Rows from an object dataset
-- start --
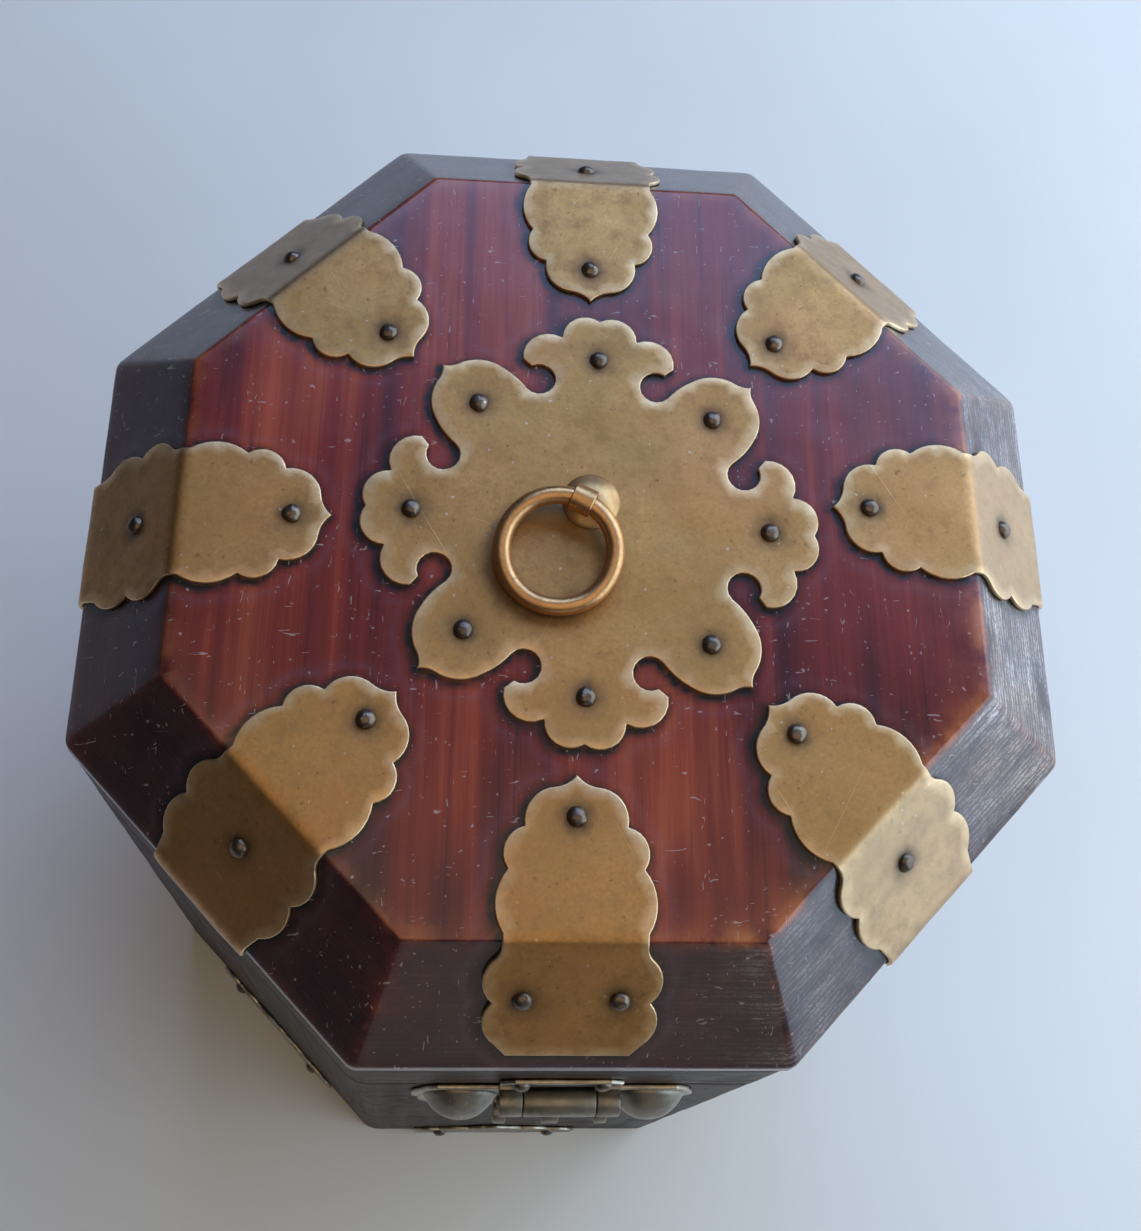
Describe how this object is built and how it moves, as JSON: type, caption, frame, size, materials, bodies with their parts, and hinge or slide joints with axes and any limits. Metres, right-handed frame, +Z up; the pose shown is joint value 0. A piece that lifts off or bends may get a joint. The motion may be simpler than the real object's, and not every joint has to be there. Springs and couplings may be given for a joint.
{
  "type": "octagonal brass-mounted wooden box",
  "caption": "Octagonal wooden box with a bevelled hinged lid, nailed sheet-brass mounts, a ring pull on a scalloped plate and a hinged front hasp.",
  "frame": {"origin": "middle of the octagonal plan, on the table under the box", "axes": "+Z up, the hasp at the front faces -Y, the lid hinges are at +Y, +X to the right seen from the front"},
  "size_m": [0.2252, 0.2338, 0.2797],
  "materials": {
    "lid_wood": "red-brown stained hardwood with dark streaks, satin varnish, worn edges",
    "rim_wood": "dark stained hardwood, polished",
    "box_wood": "dark stained hardwood, polished",
    "lining_cloth": "plain woven cloth, matt",
    "sheet_brass": "aged sheet brass, satin, darkened round the nails and edges",
    "nail_brass": "dark bronze, domed heads",
    "ring_brass": "coppery brass, worn bright on the outside"
  },
  "bodies": {
    "body": {"wall_front": "box_wood", "wall_front_right": "box_wood", "wall_right": "box_wood", "wall_back_right": "box_wood", "wall_back": "box_wood", "wall_back_left": "box_wood", "wall_left": "box_wood", "wall_front_left": "box_wood", "bottom_board": "box_wood", "floor_lining": "lining_cloth", "base_mount_front": "sheet_brass", "base_mount_front_right": "sheet_brass", "base_mount_right": "sheet_brass", "base_mount_back_right": "sheet_brass", "base_mount_back": "sheet_brass", "base_mount_back_left": "sheet_brass", "base_mount_left": "sheet_brass", "base_mount_front_left": "sheet_brass", "body_nails": "nail_brass", "lock_plate": "sheet_brass", "lock_eyes": "sheet_brass", "hinge_body_leaves": "sheet_brass", "hinge_pins": "nail_brass"},
    "lid": {"lid_panel": "lid_wood", "lid_rail_front": "rim_wood", "lid_rail_front_right": "rim_wood", "lid_rail_right": "rim_wood", "lid_rail_back_right": "rim_wood", "lid_rail_back": "rim_wood", "lid_rail_back_left": "rim_wood", "lid_rail_left": "rim_wood", "lid_rail_front_left": "rim_wood", "lid_strap_front": "sheet_brass", "lid_strap_front_right": "sheet_brass", "lid_strap_right": "sheet_brass", "lid_strap_back_right": "sheet_brass", "lid_strap_back": "sheet_brass", "lid_strap_back_left": "sheet_brass", "lid_strap_left": "sheet_brass", "lid_strap_front_left": "sheet_brass", "lid_nails": "nail_brass", "medallion": "sheet_brass", "ring_boss": "sheet_brass", "ring_eye": "ring_brass", "hinge_lid_leaves": "sheet_brass", "hasp_leaf": "sheet_brass", "hasp_pin": "nail_brass"},
    "ring": {"pull_ring": "ring_brass"},
    "hasp": {"hasp": "sheet_brass"}
  },
  "joints": [
    {"name": "lid_hinge", "type": "hinge", "parent": "body", "child": "lid", "pos_m": [0, 0.11365, 0.2068], "axis": [-1, 0, 0], "range_deg": [0, 110]},
    {"name": "hasp_hinge", "type": "hinge", "parent": "lid", "child": "hasp", "pos_m": [0, -0.11365, 0.208], "axis": [-1, 0, 0], "range_deg": [0, 170]},
    {"name": "ring_hinge", "type": "hinge", "parent": "lid", "child": "ring", "pos_m": [-0.0014, 0.0029, 0.2766], "axis": [-0.9063, 0.4226, 0], "range_deg": [0, 160]}
  ]
}
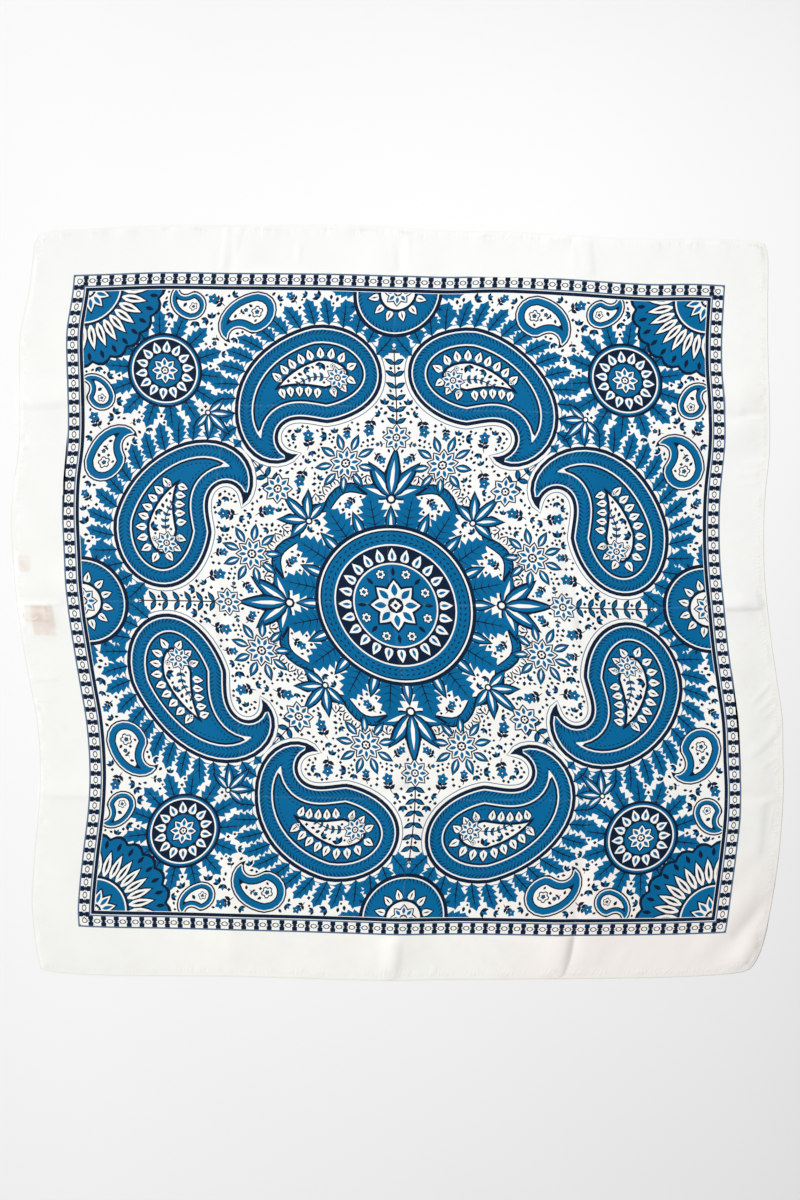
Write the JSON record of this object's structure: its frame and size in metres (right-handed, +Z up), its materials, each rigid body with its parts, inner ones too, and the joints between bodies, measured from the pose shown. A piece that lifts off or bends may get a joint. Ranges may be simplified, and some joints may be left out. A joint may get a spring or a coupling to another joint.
{
  "type": "bandana",
  "caption": "Square printed silk bandana laid flat, with wavy sides, soft packing creases, narrow turned hems and blank label tabs under its left edge.",
  "frame": {"origin": "centre of the outline's bounding box, on the surface that the cloth lies on", "axes": "+Z up out of the cloth, +Y towards the end with the higher left side, +X towards the side without labels"},
  "size_m": [0.7204, 0.7054, 0.0069],
  "materials": {
    "printed_silk": "light silk twill, ivory with a blue, navy and grey-blue paisley print inside a plain margin, soft sheen",
    "plain_silk": "the same twill unprinted, turned twice and stitched into a narrow puckered hem",
    "label_tape": "blank satin tape, seen faintly through the cloth"
  },
  "bodies": {
    "root": {"cloth_panel": "printed_silk", "hem_top": "plain_silk", "hem_right": "plain_silk", "hem_bottom": "plain_silk", "hem_left": "plain_silk", "label_long": "label_tape", "label_wide": "label_tape", "label_end": "label_tape"}
  },
  "joints": []
}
-- end --
## REQUIREMENTS:
The records above are to be repeated exactly, in their entirety.

## THE ANSWER:
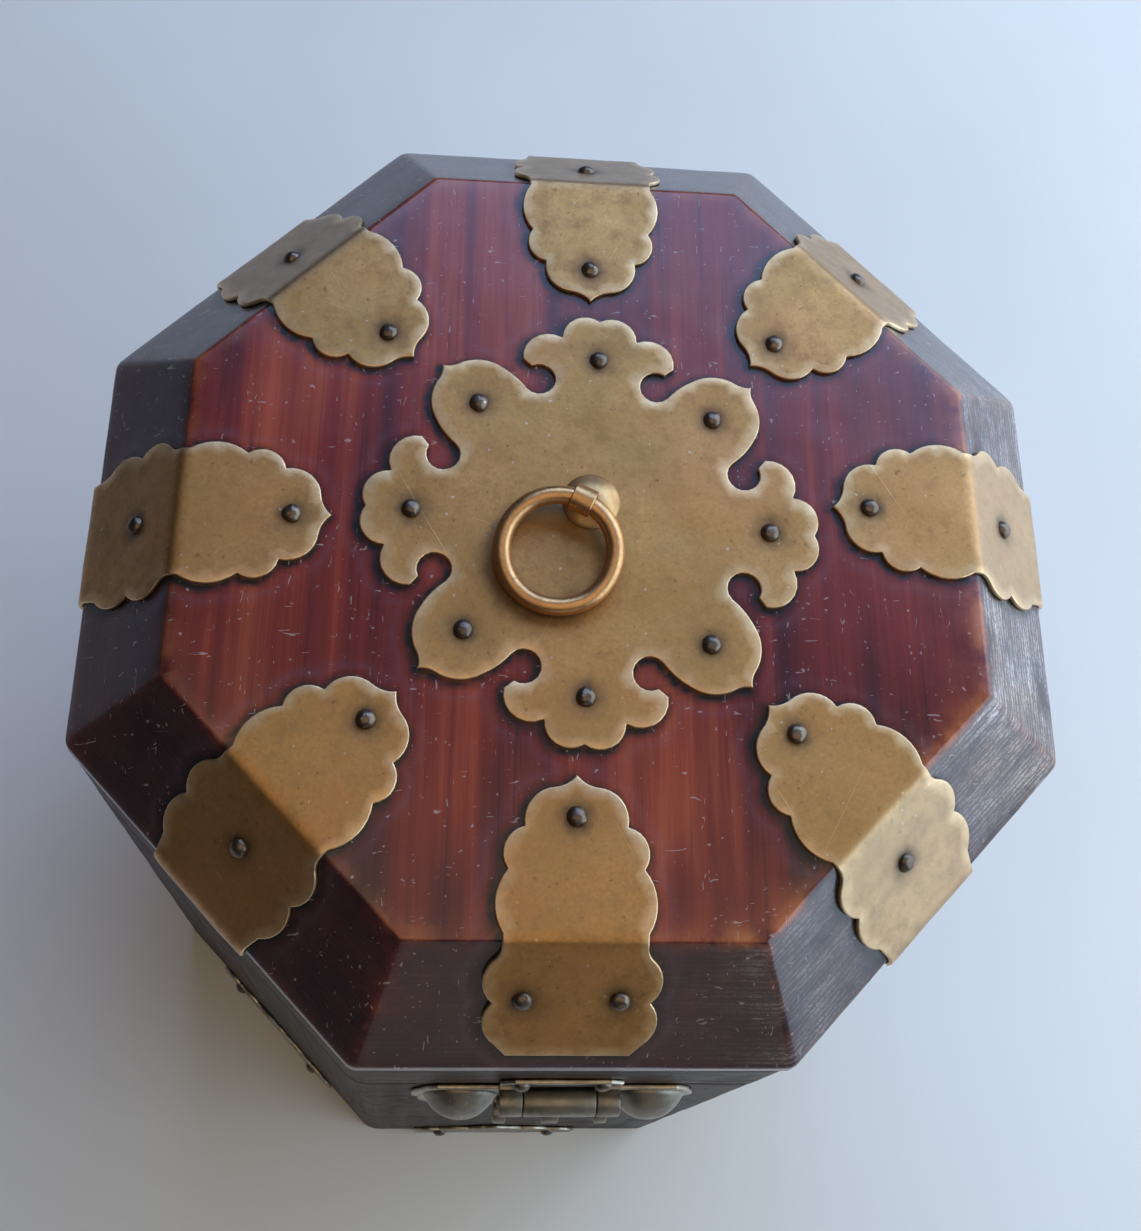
Describe how this object is built and how it moves, as JSON: type, caption, frame, size, materials, bodies with their parts, and hinge or slide joints with axes and any limits. Metres, right-handed frame, +Z up; the pose shown is joint value 0. A piece that lifts off or bends may get a joint. The motion may be simpler than the real object's, and not every joint has to be there. Springs and couplings may be given for a joint.
{
  "type": "octagonal brass-mounted wooden box",
  "caption": "Octagonal wooden box with a bevelled hinged lid, nailed sheet-brass mounts, a ring pull on a scalloped plate and a hinged front hasp.",
  "frame": {"origin": "middle of the octagonal plan, on the table under the box", "axes": "+Z up, the hasp at the front faces -Y, the lid hinges are at +Y, +X to the right seen from the front"},
  "size_m": [0.2252, 0.2338, 0.2797],
  "materials": {
    "lid_wood": "red-brown stained hardwood with dark streaks, satin varnish, worn edges",
    "rim_wood": "dark stained hardwood, polished",
    "box_wood": "dark stained hardwood, polished",
    "lining_cloth": "plain woven cloth, matt",
    "sheet_brass": "aged sheet brass, satin, darkened round the nails and edges",
    "nail_brass": "dark bronze, domed heads",
    "ring_brass": "coppery brass, worn bright on the outside"
  },
  "bodies": {
    "body": {"wall_front": "box_wood", "wall_front_right": "box_wood", "wall_right": "box_wood", "wall_back_right": "box_wood", "wall_back": "box_wood", "wall_back_left": "box_wood", "wall_left": "box_wood", "wall_front_left": "box_wood", "bottom_board": "box_wood", "floor_lining": "lining_cloth", "base_mount_front": "sheet_brass", "base_mount_front_right": "sheet_brass", "base_mount_right": "sheet_brass", "base_mount_back_right": "sheet_brass", "base_mount_back": "sheet_brass", "base_mount_back_left": "sheet_brass", "base_mount_left": "sheet_brass", "base_mount_front_left": "sheet_brass", "body_nails": "nail_brass", "lock_plate": "sheet_brass", "lock_eyes": "sheet_brass", "hinge_body_leaves": "sheet_brass", "hinge_pins": "nail_brass"},
    "lid": {"lid_panel": "lid_wood", "lid_rail_front": "rim_wood", "lid_rail_front_right": "rim_wood", "lid_rail_right": "rim_wood", "lid_rail_back_right": "rim_wood", "lid_rail_back": "rim_wood", "lid_rail_back_left": "rim_wood", "lid_rail_left": "rim_wood", "lid_rail_front_left": "rim_wood", "lid_strap_front": "sheet_brass", "lid_strap_front_right": "sheet_brass", "lid_strap_right": "sheet_brass", "lid_strap_back_right": "sheet_brass", "lid_strap_back": "sheet_brass", "lid_strap_back_left": "sheet_brass", "lid_strap_left": "sheet_brass", "lid_strap_front_left": "sheet_brass", "lid_nails": "nail_brass", "medallion": "sheet_brass", "ring_boss": "sheet_brass", "ring_eye": "ring_brass", "hinge_lid_leaves": "sheet_brass", "hasp_leaf": "sheet_brass", "hasp_pin": "nail_brass"},
    "ring": {"pull_ring": "ring_brass"},
    "hasp": {"hasp": "sheet_brass"}
  },
  "joints": [
    {"name": "lid_hinge", "type": "hinge", "parent": "body", "child": "lid", "pos_m": [0, 0.11365, 0.2068], "axis": [-1, 0, 0], "range_deg": [0, 110]},
    {"name": "hasp_hinge", "type": "hinge", "parent": "lid", "child": "hasp", "pos_m": [0, -0.11365, 0.208], "axis": [-1, 0, 0], "range_deg": [0, 170]},
    {"name": "ring_hinge", "type": "hinge", "parent": "lid", "child": "ring", "pos_m": [-0.0014, 0.0029, 0.2766], "axis": [-0.9063, 0.4226, 0], "range_deg": [0, 160]}
  ]
}
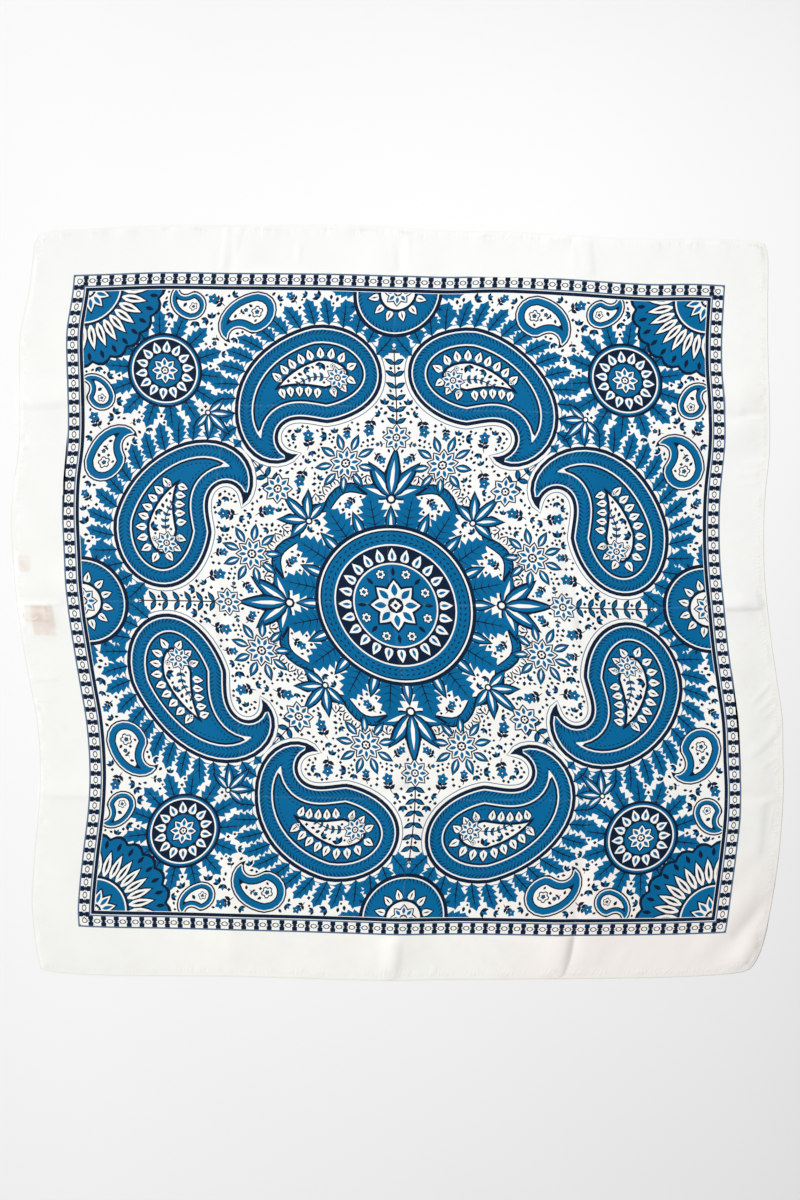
Write the JSON record of this object's structure: its frame and size in metres (right-handed, +Z up), its materials, each rigid body with its parts, inner ones too, and the joints between bodies, measured from the pose shown. A piece that lifts off or bends may get a joint. Ranges may be simplified, and some joints may be left out. A joint may get a spring or a coupling to another joint.
{
  "type": "bandana",
  "caption": "Square printed silk bandana laid flat, with wavy sides, soft packing creases, narrow turned hems and blank label tabs under its left edge.",
  "frame": {"origin": "centre of the outline's bounding box, on the surface that the cloth lies on", "axes": "+Z up out of the cloth, +Y towards the end with the higher left side, +X towards the side without labels"},
  "size_m": [0.7204, 0.7054, 0.0069],
  "materials": {
    "printed_silk": "light silk twill, ivory with a blue, navy and grey-blue paisley print inside a plain margin, soft sheen",
    "plain_silk": "the same twill unprinted, turned twice and stitched into a narrow puckered hem",
    "label_tape": "blank satin tape, seen faintly through the cloth"
  },
  "bodies": {
    "root": {"cloth_panel": "printed_silk", "hem_top": "plain_silk", "hem_right": "plain_silk", "hem_bottom": "plain_silk", "hem_left": "plain_silk", "label_long": "label_tape", "label_wide": "label_tape", "label_end": "label_tape"}
  },
  "joints": []
}